Eddie Van Halen of Van Halen in 1978 in Chicago. Photo: Paul Natkin/WireImage/Getty.

I HAVE A FOND MEMORY of sitting on our ratty red velvet couch—or rather, on the small rug that covered the gaping hole in said couch, into which one might fall ass-backwards and not be able to exit without assistance—and earnestly explaining to my parents why Van Halen’s 1984 “Jump” was such a fucking masterpiece. It had something to do with the fact that Eddie Van Halen had introduced the synthesizer into hard rock—something that had never been done before*—or at least so I (thought I) had read. I was actually in the process of hearing this classic for the very first time, via our newly subscribed-to MTV, when I decided to enlighten my poor, ignorant parents as to just how amazing and groundbreaking the song was. As a result, I was really only visually—and barely—able to take in David Lee Roth crawling depravedly about the stage and the fact that Eddie Van Halen seemed to be some sort of elderly man wearing a too-large, banana-yellow, zebra-print jacket. He might as well have been wearing his glasses around his neck on a chain and leaning on a Zimmer frame. I mean he had to be at least twenty.

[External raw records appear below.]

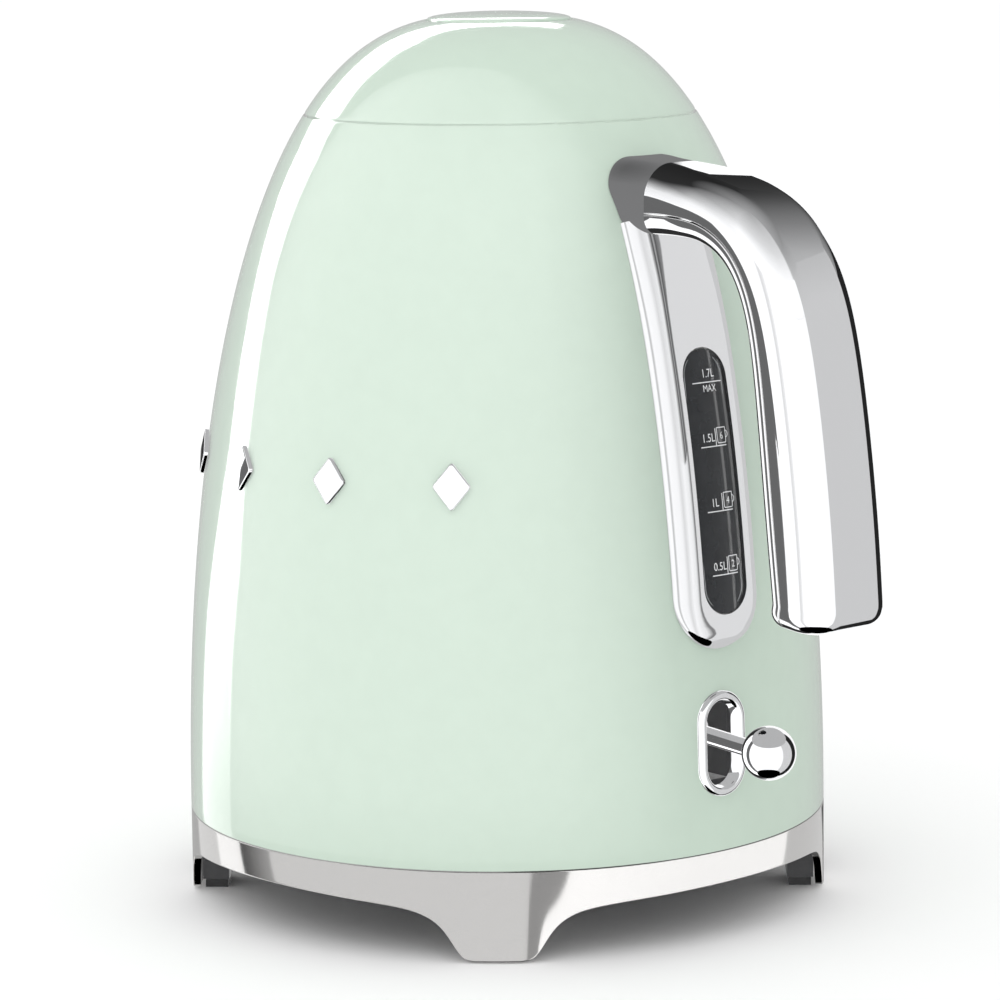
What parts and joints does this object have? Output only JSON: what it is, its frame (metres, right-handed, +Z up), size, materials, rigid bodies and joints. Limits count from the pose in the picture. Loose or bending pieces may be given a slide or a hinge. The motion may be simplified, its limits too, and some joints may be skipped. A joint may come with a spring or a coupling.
{
  "type": "cordless electric kettle",
  "caption": "Domed cordless electric kettle with a hinged lid, a side handle over a water gauge and a ball-ended switch lever, on a footed power base that it swivels on.",
  "frame": {"origin": "under the middle of the whole object's box, on the surface that the feet stand on", "axes": "+Z up, +X towards the handle, spout towards -X; the kettle's own axis stands 25.65 mm behind the origin, at x = -0.02565"},
  "size_m": [0.2314, 0.1802, 0.248],
  "materials": {
    "mint_paint": "gloss pastel green enamel",
    "chrome": "mirror polished",
    "steel": "fine satin",
    "black_plastic": "fine matt",
    "grey_plastic": "moulded satin",
    "smoked_plastic": "smoked, clear gloss",
    "brass": "plain",
    "silicone": "matt",
    "rubber": "matt"
  },
  "bodies": {
    "power_base": {"base_ring": "steel", "base_deck": "black_plastic", "base_floor": "black_plastic", "base_connector": "black_plastic", "cord_gland": "rubber", "foot_pad_1": "rubber", "foot_pad_2": "rubber", "foot_pad_3": "rubber", "foot_pad_4": "rubber", "base_screw_1": "steel", "base_screw_2": "steel", "base_screw_3": "steel"},
    "centre_contact": {"contact_pin": "brass"},
    "kettle": {"outer_shell": "mint_paint", "bottom_cover": "black_plastic", "cover_screw_1": "steel", "cover_screw_2": "steel", "cover_screw_3": "steel", "kettle_connector": "grey_plastic", "thermostat_block": "grey_plastic", "heater_plate": "steel", "plate_seal": "silicone", "heating_element": "steel", "neck_ring": "grey_plastic", "hinge_bracket": "steel", "hinge_pin": "steel", "spout": "chrome", "spout_filter": "grey_plastic", "handle_shell": "chrome", "handle_lining": "chrome", "handle_screw_1": "steel", "handle_screw_2": "steel", "gauge_trim": "chrome", "gauge_window": "smoked_plastic", "gauge_seal": "silicone", "switch_frame": "chrome", "switch_housing": "black_plastic", "switch_pivot_pin": "steel", "badge_1": "chrome", "badge_2": "chrome", "badge_3": "chrome", "badge_4": "chrome"},
    "lid": {"lid_dome": "mint_paint", "lid_plate": "grey_plastic", "lid_arm_1": "grey_plastic", "lid_arm_2": "grey_plastic", "lid_seal": "silicone", "button_guide": "grey_plastic", "button_spring": "steel"},
    "button": {"lid_button": "mint_paint"},
    "latch": {"lid_latch": "steel"},
    "lever": {"lever_arm": "chrome", "lever_knob": "chrome"}
  },
  "joints": [
    {"name": "base_swivel", "type": "hinge", "parent": "power_base", "child": "centre_contact", "pos_m": [-0.02565, 0, 0.025], "axis": [0, 0, 1], "continuous": true},
    {"name": "kettle_lift", "type": "slide", "parent": "centre_contact", "child": "kettle", "axis": [0, 0, 1], "range_m": [0, 0.08]},
    {"name": "lid_hinge", "type": "hinge", "parent": "kettle", "child": "lid", "pos_m": [0.01925, 0, 0.223], "axis": [0, 1, 0], "range_deg": [0, 75]},
    {"name": "button_press", "type": "slide", "parent": "lid", "child": "button", "axis": [0, 0, -1], "range_m": [0, 0.0025], "stiffness_N_per_m": 400, "springref_m": -0.002, "deforming": ["button_spring"]},
    {"name": "latch_slide", "type": "slide", "parent": "lid", "child": "latch", "axis": [1, 0, 0], "range_m": [0, 0.0025]},
    {"name": "switch_lever", "type": "hinge", "parent": "kettle", "child": "lever", "pos_m": [0.05035, 0, 0.0565], "axis": [0, 1, 0], "range_deg": [0, 24]}
  ],
  "couplings": [
    {"joint": "latch_slide", "follows": "button_press", "ratio": 1}
  ]
}
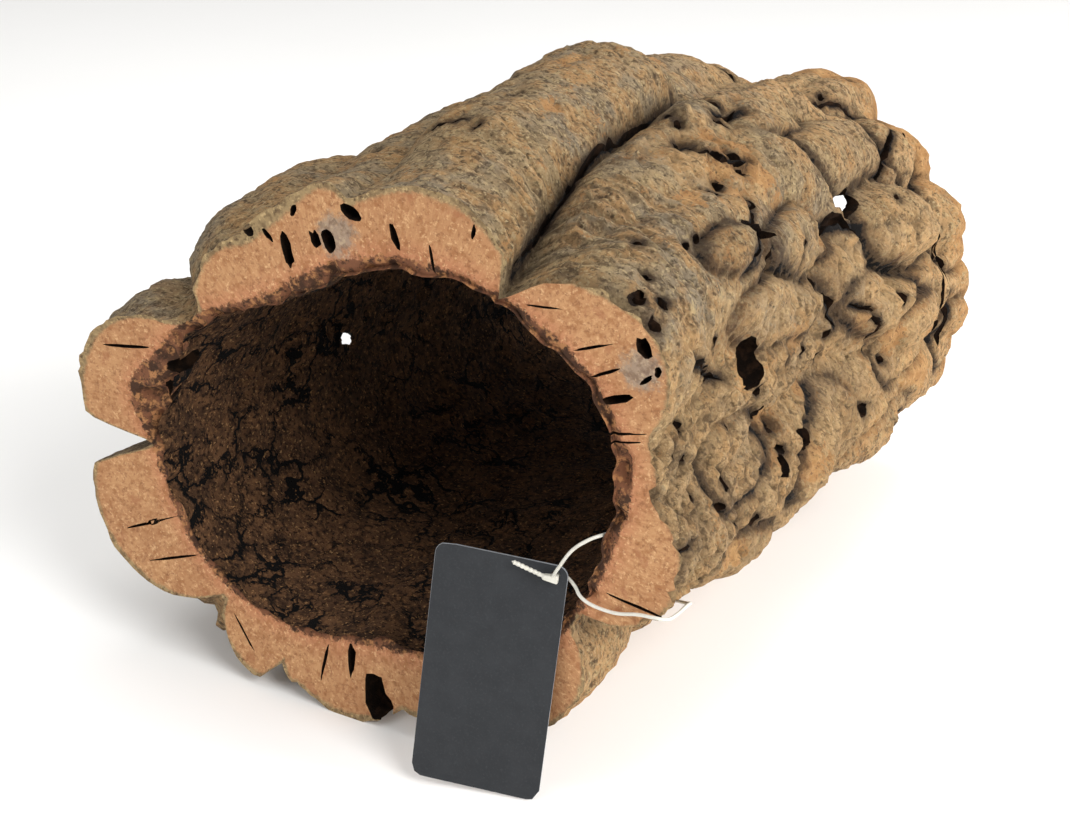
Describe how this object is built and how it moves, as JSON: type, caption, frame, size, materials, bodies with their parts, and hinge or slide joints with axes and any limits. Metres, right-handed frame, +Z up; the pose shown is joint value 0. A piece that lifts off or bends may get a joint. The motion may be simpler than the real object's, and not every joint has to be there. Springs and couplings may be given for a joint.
{
  "type": "cork bark tube",
  "caption": "Hollow tube of raw cork bark with rope-like ridges, furrows and pits, sawn across at the mouth, with a blank swing tag on a nylon loop.",
  "frame": {"origin": "on the floor under the middle of the cork tube's bounding box, measured without the tag and its loop", "axes": "+Y along the tube from its sawn mouth to its far end, +Z up, +X to the right seen from the mouth"},
  "size_m": [0.2456, 0.3226, 0.2167],
  "materials": {
    "cork_bark": "rough",
    "tag_card": "satin",
    "nylon": "translucent white"
  },
  "bodies": {
    "root": {"cork_bark_tube": "cork_bark", "swing_tag": "tag_card", "tag_loop": "nylon"}
  },
  "joints": []
}
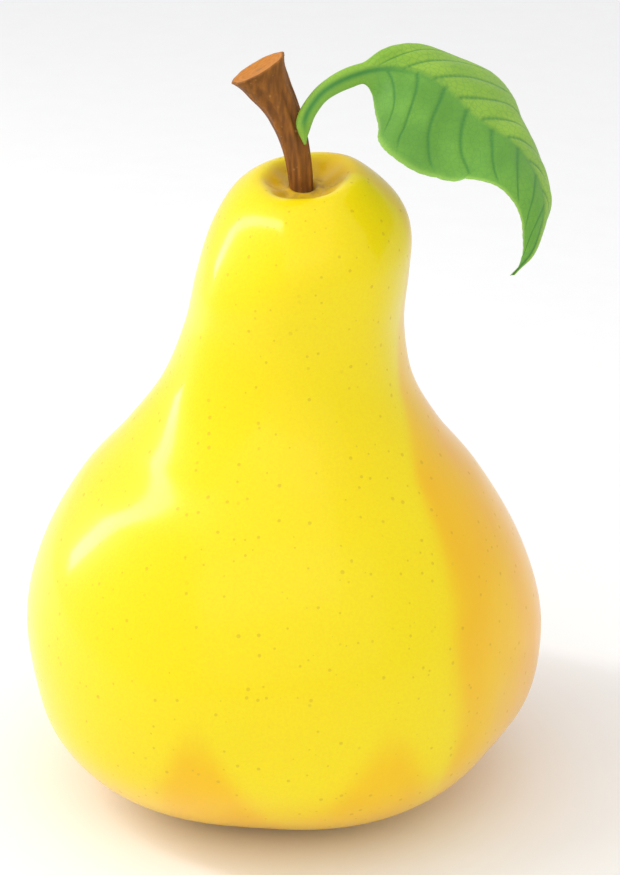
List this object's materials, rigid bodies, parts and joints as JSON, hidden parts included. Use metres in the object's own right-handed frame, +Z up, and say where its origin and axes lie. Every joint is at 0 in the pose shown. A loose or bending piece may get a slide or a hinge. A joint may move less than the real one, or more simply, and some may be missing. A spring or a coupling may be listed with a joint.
{
  "type": "pear",
  "caption": "Whole ripe pear: a broad bulb under a leaning neck, a woody stalk with a flared end, an arching leaf on the stalk, and a dried calyx in the basin underneath.",
  "frame": {"origin": "centre of the bounding box, at the height of the surface that the pear stands on", "axes": "+Z up from the base to the stalk; -Y is the front, and the stalk bends towards -X and the leaf hangs towards +X"},
  "size_m": [0.077, 0.077, 0.1123],
  "materials": {
    "skin": "smooth waxy fruit skin, yellow with an orange blush",
    "stalk": "dry brown bark with fine ridges",
    "leaf": "satin green leaf with darker veins",
    "calyx": "dry, matt and brittle"
  },
  "bodies": {
    "root": {"fruit": "skin", "stalk": "stalk", "leaf": "leaf", "calyx": "calyx"}
  },
  "joints": []
}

Turns out he was probably twenty-nine, as I learned when he died last week at the age of sixty-five, presumably (and hopefully) borne aloft to heaven on the wanking strains of 1978’s “Eruption”—though likely not as played by Jack White, who declined to tear through that or any other Van Halen classic on Saturday Night Live, on which he was guesting as a last-minute replacement for a country artist seen masklessly kissing coeds on TikTok the previous week. WWEVHD? What would Eddie Van Halen do? Who knows, but White wisely took the high road. “I won’t insult the man’s talent by trying to play one of his songs tonight,” he said before the performance, instead tapping a few licks in the shredder’s signature style on his custom blue EVH Wolfgang near the end of one of his own compositions. White, by the way, is a man unafraid to cut heads with JIMMY PAGE OF LED ZEPPELIN. What better tribute to your skills than to have the guy refuse to play your songs in public? If I were Eddie Van Halen I would be ripping off my banana-yellow, zebra-print jacket in joy.

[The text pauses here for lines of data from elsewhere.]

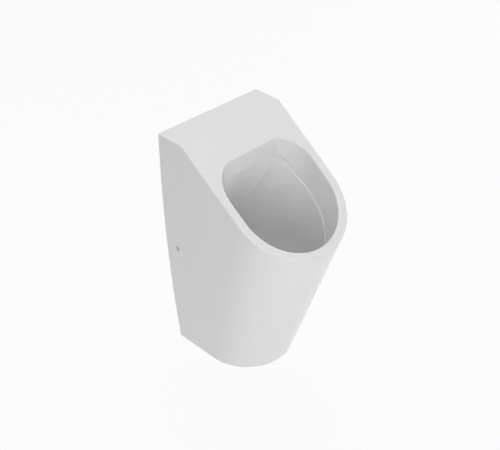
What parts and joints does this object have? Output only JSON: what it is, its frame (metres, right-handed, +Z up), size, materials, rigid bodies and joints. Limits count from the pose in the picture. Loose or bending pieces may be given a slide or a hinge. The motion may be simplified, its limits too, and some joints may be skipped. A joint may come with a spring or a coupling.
{
  "type": "wall hung urinal",
  "caption": "Wall hung ceramic urinal with a slanted half-round rim, hidden flush inlet, lift-out strainer and bottle trap inside the skirt.",
  "frame": {"origin": "on the wall plane, midway between the two hanger fixing holes", "axes": "+Z up, +Y into the wall, the front faces -Y, +X to the right as seen from the front"},
  "size_m": [0.3, 0.4113, 0.59],
  "materials": {
    "glazed_white": "glossy white glaze",
    "chromed_brass": "polished chrome",
    "brass": "turned",
    "brushed_stainless": "brushed",
    "zinc_steel": "zinc plated",
    "white_plastic": "fine moulded",
    "grey_plastic": "fine moulded",
    "dark_plastic": "fine moulded",
    "black_rubber": "matt"
  },
  "bodies": {
    "urinal": {"ceramic_body": "glazed_white", "waste_flange": "chromed_brass", "flange_gasket": "black_rubber", "underside_gasket": "black_rubber", "slip_washer": "white_plastic", "flange_nut": "brass", "union_nut": "white_plastic", "union_seal": "black_rubber", "trap_body": "white_plastic", "cup_seal": "black_rubber", "outlet_seal": "black_rubber", "outlet_nut": "white_plastic", "outlet_pipe": "grey_plastic", "inlet_pipe": "chromed_brass", "inlet_seal": "black_rubber", "wall_hanger_left": "zinc_steel", "wall_hanger_right": "zinc_steel", "hanger_pads": "black_rubber", "side_bracket_left": "zinc_steel", "side_bracket_right": "zinc_steel", "side_bushes": "dark_plastic", "side_screws": "zinc_steel", "side_nuts": "zinc_steel"},
    "dip_insert": {"dip_tube": "grey_plastic", "dip_tube_ring": "black_rubber"},
    "strainer_plate": {"strainer": "brushed_stainless", "strainer_knob": "brushed_stainless"},
    "cleaning_cup": {"trap_cup": "white_plastic"}
  },
  "joints": [
    {"name": "insert_lift", "type": "slide", "parent": "urinal", "child": "dip_insert", "axis": [0, 0, 1], "range_m": [0, 0.5]},
    {"name": "strainer_lift", "type": "slide", "parent": "dip_insert", "child": "strainer_plate", "axis": [0, 0, 1], "range_m": [0, 0.34]},
    {"name": "cup_drop", "type": "slide", "parent": "urinal", "child": "cleaning_cup", "axis": [0, 0, -1], "range_m": [0, 0.08]}
  ]
}
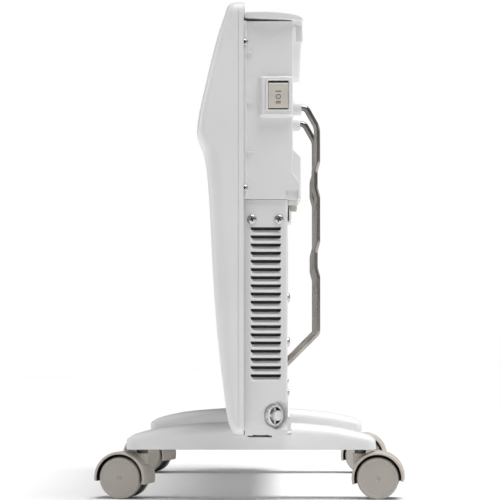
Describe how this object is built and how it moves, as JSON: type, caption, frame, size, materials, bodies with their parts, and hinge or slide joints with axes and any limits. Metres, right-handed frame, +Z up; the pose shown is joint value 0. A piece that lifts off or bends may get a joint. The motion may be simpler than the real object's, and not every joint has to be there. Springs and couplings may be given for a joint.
{
  "type": "panel heater",
  "caption": "Slim upright electric panel heater with a slotted front grille, louvred ends, rear rods and two bowed feet on swivelling twin-wheel castors.",
  "frame": {"origin": "middle of the footprint on the floor, under the wheels", "axes": "+X along the width towards the end with the controls, -Y the front, +Z up"},
  "size_m": [0.618, 0.3116, 0.487],
  "materials": {
    "white_plastic": "satin moulded",
    "white_paint": "satin powder coat",
    "grille_paint": "satin powder coat",
    "rocker_plastic": "satin moulded",
    "dark_plastic": "matt",
    "chrome": "plated",
    "zinc_steel": "zinc plated",
    "dark_steel": "blackened",
    "mica_board": "matt mica laminate",
    "bright_sheet": "bright rolled",
    "grey_plastic": "fine moulded grain"
  },
  "bodies": {
    "case": {"bottom_panel": "white_paint", "control_housing": "white_plastic", "cord_gland": "rocker_plastic", "front_bezel": "white_plastic", "front_grille": "grille_paint", "heat_reflector": "bright_sheet", "housing_screw_lower": "zinc_steel", "housing_screw_upper": "zinc_steel", "left_end_housing": "white_plastic", "left_foot": "white_plastic", "left_foot_bolt": "zinc_steel", "left_heating_panel": "mica_board", "left_rear_rod": "chrome", "left_rod_collar": "white_plastic", "left_side_panel": "white_paint", "lower_element_rail": "bright_sheet", "rear_panel": "white_paint", "rear_screw_lower_left": "zinc_steel", "rear_screw_lower_right": "zinc_steel", "rear_screw_middle": "zinc_steel", "rear_screw_upper": "zinc_steel", "right_foot": "white_plastic", "right_foot_bolt": "zinc_steel", "right_heating_panel": "mica_board", "right_rear_rod": "chrome", "right_rod_collar": "white_plastic", "right_side_panel": "white_paint", "side_screw_front": "zinc_steel", "side_screw_rear": "zinc_steel", "switch_bezel": "rocker_plastic", "switch_body": "dark_plastic", "terminal_block": "white_plastic", "thermal_cutout": "dark_plastic", "thermostat_body": "dark_plastic", "thermostat_dial": "white_plastic", "tip_over_switch": "dark_plastic", "top_cap": "white_plastic", "upper_element_rail": "bright_sheet"},
    "rocker": {"switch_rocker": "rocker_plastic"},
    "knob": {"thermostat_knob": "white_plastic"},
    "right_front_castor": {"right_front_castor_hood": "grey_plastic", "right_front_castor_stem": "dark_steel", "right_front_castor_axle": "dark_steel"},
    "right_front_outboard": {"right_front_outboard_wheel": "grey_plastic"},
    "right_front_inboard": {"right_front_inboard_wheel": "grey_plastic"},
    "right_rear_castor": {"right_rear_castor_hood": "grey_plastic", "right_rear_castor_stem": "dark_steel", "right_rear_castor_axle": "dark_steel"},
    "right_rear_outboard": {"right_rear_outboard_wheel": "grey_plastic"},
    "right_rear_inboard": {"right_rear_inboard_wheel": "grey_plastic"},
    "left_front_castor": {"left_front_castor_hood": "grey_plastic", "left_front_castor_stem": "dark_steel", "left_front_castor_axle": "dark_steel"},
    "left_front_outboard": {"left_front_outboard_wheel": "grey_plastic"},
    "left_front_inboard": {"left_front_inboard_wheel": "grey_plastic"},
    "left_rear_castor": {"left_rear_castor_hood": "grey_plastic", "left_rear_castor_stem": "dark_steel", "left_rear_castor_axle": "dark_steel"},
    "left_rear_outboard": {"left_rear_outboard_wheel": "grey_plastic"},
    "left_rear_inboard": {"left_rear_inboard_wheel": "grey_plastic"}
  },
  "joints": [
    {"name": "rocker_tilt", "type": "hinge", "parent": "case", "child": "rocker", "pos_m": [0.3045, 0.02873, 0.3955], "axis": [0, 1, 0], "range_deg": [-10, 10]},
    {"name": "thermostat_turn", "type": "hinge", "parent": "case", "child": "knob", "pos_m": [0.2916, 0.02633, 0.0846], "axis": [0.7071, 0.7071, 0], "range_deg": [0, 270]},
    {"name": "right_front_swivel", "type": "hinge", "parent": "case", "child": "right_front_castor", "pos_m": [0.225, -0.10747, 0.0492], "axis": [0, 0, 1], "continuous": true},
    {"name": "right_front_outboard_spin", "type": "hinge", "parent": "right_front_castor", "child": "right_front_outboard", "pos_m": [0.22126, -0.12508, 0.0209], "axis": [0.9781, -0.2079, 0], "continuous": true},
    {"name": "right_front_inboard_spin", "type": "hinge", "parent": "right_front_castor", "child": "right_front_inboard", "pos_m": [0.22126, -0.12508, 0.0209], "axis": [0.9781, -0.2079, 0], "continuous": true},
    {"name": "right_rear_swivel", "type": "hinge", "parent": "case", "child": "right_rear_castor", "pos_m": [0.225, 0.11013, 0.0492], "axis": [0, 0, 1], "continuous": true},
    {"name": "right_rear_outboard_spin", "type": "hinge", "parent": "right_rear_castor", "child": "right_rear_outboard", "pos_m": [0.22626, 0.12808, 0.0209], "axis": [0.9976, -0.0698, 0], "continuous": true},
    {"name": "right_rear_inboard_spin", "type": "hinge", "parent": "right_rear_castor", "child": "right_rear_inboard", "pos_m": [0.22626, 0.12808, 0.0209], "axis": [0.9976, -0.0698, 0], "continuous": true},
    {"name": "left_front_swivel", "type": "hinge", "parent": "case", "child": "left_front_castor", "pos_m": [-0.225, -0.10747, 0.0492], "axis": [0, 0, 1], "continuous": true},
    {"name": "left_front_outboard_spin", "type": "hinge", "parent": "left_front_castor", "child": "left_front_outboard", "pos_m": [-0.23026, -0.12468, 0.0209], "axis": [0.9563, -0.2924, 0], "continuous": true},
    {"name": "left_front_inboard_spin", "type": "hinge", "parent": "left_front_castor", "child": "left_front_inboard", "pos_m": [-0.23026, -0.12468, 0.0209], "axis": [0.9563, -0.2924, 0], "continuous": true},
    {"name": "left_rear_swivel", "type": "hinge", "parent": "case", "child": "left_rear_castor", "pos_m": [-0.225, 0.11013, 0.0492], "axis": [0, 0, 1], "continuous": true},
    {"name": "left_rear_outboard_spin", "type": "hinge", "parent": "left_rear_castor", "child": "left_rear_outboard", "pos_m": [-0.22343, 0.12806, 0.0209], "axis": [0.9962, -0.0872, 0], "continuous": true},
    {"name": "left_rear_inboard_spin", "type": "hinge", "parent": "left_rear_castor", "child": "left_rear_inboard", "pos_m": [-0.22343, 0.12806, 0.0209], "axis": [0.9962, -0.0872, 0], "continuous": true}
  ]
}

As anyone who’s ever held a guitar, a blunt, or a shit-paying entry-level job knows, Van Halen was a genius. A phantasmagorical guitar player and a fiery dynamo continuously (and often shirtlessly) emitting liquid hot solos, crackling arpeggios, and memorable, incendiary riffs in the service of partyful hard rock (cue Michael Anthony wielding Jack Daniels–shaped bass), he was also an inventor. Among the devices he built was his iconic spray-painted “Frankenstein” guitar which he made by fusing Gibson and Fender parts with other, less standard objects, including duct tape and spare change. In 1985, he patented a device that would allow a guitar to rest on his standing body without the aid of his hands, leaving him free to deploy the tapping technique that he popularized and that has become synonymous with his oeuvre. Even in his decline he continued to innovate: mid-period Van Halen vocalist Sammy Hagar averred that the guitarist claimed to have had “pieces of his tongue liquefied and injected into his body” as part of his fight against the cancer that ultimately killed him, and that Van Halen had told him he’d “stayed awake” through a hip operation and “helped the doctor drill the hole.”

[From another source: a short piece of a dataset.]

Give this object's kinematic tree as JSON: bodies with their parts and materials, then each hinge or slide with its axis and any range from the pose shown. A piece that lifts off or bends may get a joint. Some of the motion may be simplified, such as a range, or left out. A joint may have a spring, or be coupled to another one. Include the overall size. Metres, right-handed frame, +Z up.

In the past few days, fans have launched a campaign to light New York’s Empire State Building red and white in his honor, created a video game segment in which pirates perform a slightly tropical-tinged and totally awful version of “Jump,” and relabeled a Brooklyn subway stop Van Halen Avenue. Tributes have appeared across all realms of social media and in established publications from the New Yorker to the National Review, Al Jazeera to Stars and Stripes, Vanity Fair to Car and Driver. It’s hard to get people to agree on much these days, but it seems pretty much everyone misses Eddie Van Halen.

Polly Watson is a musician, editor, and writer based in New York.

*This was and remains patently untrue.